How is the Newtonian "formula," that is, the law of the inverse squares of the central force, derived from the Keplerian law of the cubes of the distances proportional to the squares of the times? This, says Hegel, is the "immediate derivation." (c).—By Kepler's law, A being the distance and T the periodic time, A³/T² is constant. But Newton calls A/T² universal gravitation; whence it easily follows that gravitation is inversely as A².

This is Hegel's way of representing Newton's proof. Reading it, any one who had never read the Principia might suppose that Newton defined gravitation to be A/T². We, who have read the Principia, know that Newton proves that in circles, the central force (not the universal gravitation) is as A/T²: that he proves this, by setting out from the idea of force, as that which deflects a body from the tangent, and makes it describe a curved line: and that in this way, he passes from Kepler's laws of mere motion to his own law of Force.

But Hegel does not see any value in this. Such a mode of treating the subject he says (i) "offers to us a tangled web, formed of the Lines of the mere geometrical construction, to which a physical meaning of independent forces is given." That a measure of forces is found in such lines as the sagitta of the arc described in a given time, (not such a meaning arbitrarily given to them,) is certainly true, and is very distinctly proved in Newton, and in all our elementary books.

But, says Hegel, as further showing the artificial nature of the Newtonian formulæ, (h) "Analysis has long been able to derive the Newtonian expression and the laws therewith connected out of the Form of the Keplerian Laws;" an assertion, to verify which he refers to Francœur's Mécanique. This is apparently in order to show that the "lines" of the Newtonian construction are superfluous. We know very well that analysis does not always refer to visible representations of such lines: but we know too, (and Francœur would testify to this also,) that the analytical proofs contain equivalents to the Newtonian lines. We, in this place, are too familiar with the substitution of analytical for geometrical proofs, to be led to suppose that such a substitution affects the substance of the truth proved. The conversion of Newton's geometrical proofs of his discoveries into analytical processes by succeeding writers, has not made them cease to be discoveries: and accordingly, those who have taken the most prominent share in such a conversion, have been the most ardent admirers of Newton's genius and good fortune.
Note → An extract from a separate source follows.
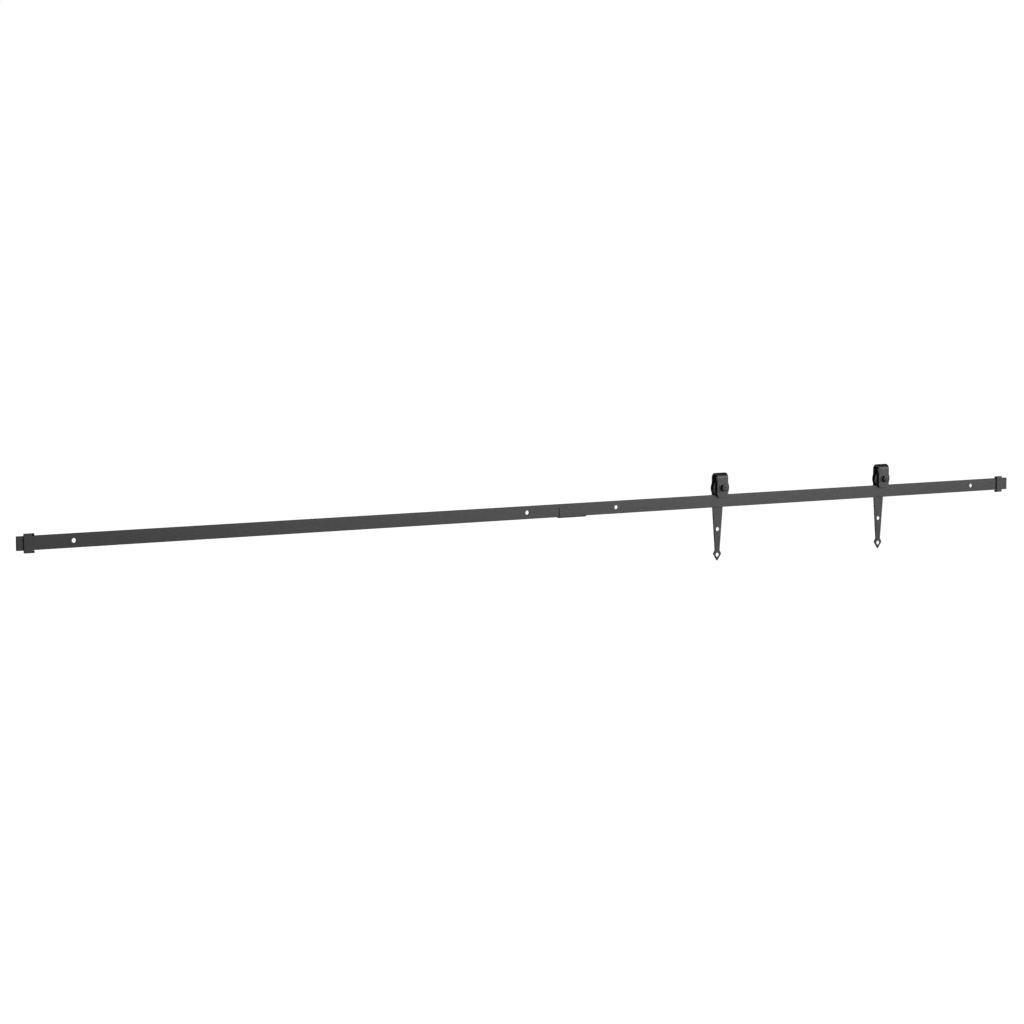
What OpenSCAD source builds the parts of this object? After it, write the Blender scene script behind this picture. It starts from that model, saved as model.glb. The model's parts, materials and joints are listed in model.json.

So much for Newton's comparison of the Forces in different circular orbits, and for Hegel's power of understanding and criticising it. Now let us look at the motion in different parts of the same elliptical orbit, as a further illustration of the value of Hegel's criticism. In an elliptical orbit the velocity alternately increases and diminishes. This follows necessarily from Kepler's law of the equal description of the areas, and so Newton explains it. Hegel, however, treats of this acceleration and retardation as a separate fact, and talks of another explanation of it, founded upon Centripetal and Centrifugal Force (o). Where he finds this explanation, I know not; certainly not in Newton, who in the second and third section of the Principia explains the variation of the velocity in a quite different manner, as I have said; and nowhere, I think, employs centrifugal force in his explanations. However, the notion of centrifugal as acting along with centripetal force is introduced in some treatises, and may undoubtedly be used with perfect truth and propriety. How far Hegel can judge when it is so used, we may see from what he says of the confusion produced by such an explanation, which is, he says, a maximum. In the first place, he speaks of the motion being uniformly accelerated and retarded in an elliptical orbit, which, in any exact use of the word uniformly, it is not. But passing by this, he proceeds to criticise an explanation, not of the variable velocity of the body in its orbit, but of the alternate access and recess of the body to and from the center. Let us overlook this confusion also, and see what is the value of his criticism on the explanation. He says (p), "according to this explanation, in the motion of a planet from the aphelion to the perihelion, the centrifugal is less than the centripetal force; and in the perihelion itself the centripetal force is supposed suddenly to become greater than the centrifugal;" and so, of course, the body re-ascends to the aphelion.

Now I will not say that this explanation has never been given in a book professing to be scientific; but I have never seen it given; and it never can have been given but by a very ignorant and foolish person. It goes upon the utterly unmechanical supposition that the approach of a body to the center at any moment depends solely upon the excess of the centripetal over the centrifugal force; and reversely. But the most elementary knowledge of mechanics shows us that when a body is moving obliquely to the distance from the center, it approaches to or recedes from the center in virtue of this obliquity, even if no force at all act. And the total approach to the center is the approach due to this cause, plus the approach due to the centripetal force, minus the recess due to the centrifugal force. At the aphelion, the centripetal is greater than the centrifugal force; and hence the motion becomes oblique; and then, the body approaches to the center on both accounts, and approaches on account of the obliquity of the path even when the centrifugal has become greater than the centripetal force, which it becomes before the body reaches the perihelion. This reasoning is so elementary, that when a person who cannot see this, writes on the subject with an air of authority, I do not see what can be done but to point out the oversight and leave it.

But there is, says Hegel (q), another way of explaining the motion by means of centripetal and centrifugal forces. The two forces are supposed to increase and decrease gradually, according to different laws. In this case, there must be a point where they are equal, and in equilibrio; and this being the case, they will always continue equal, for there will be no reason for their going out of equilibrium.

This, which is put as another mode of explanation, is, in fact, the same mode; for, as I have already said, the centrifugal force, which is less than the centripetal at the aphelion, becomes the greater of the two before the perihelion; and there is an intermediate position, at which the two forces are equal. But at this point, is there no reason why, being equal, the forces should become unequal? Reason abundant: for the body, being there, moves in a line oblique to the distance, and so changes its distance; and the centripetal and centrifugal force, depending upon the distance by different laws, they forthwith become unequal.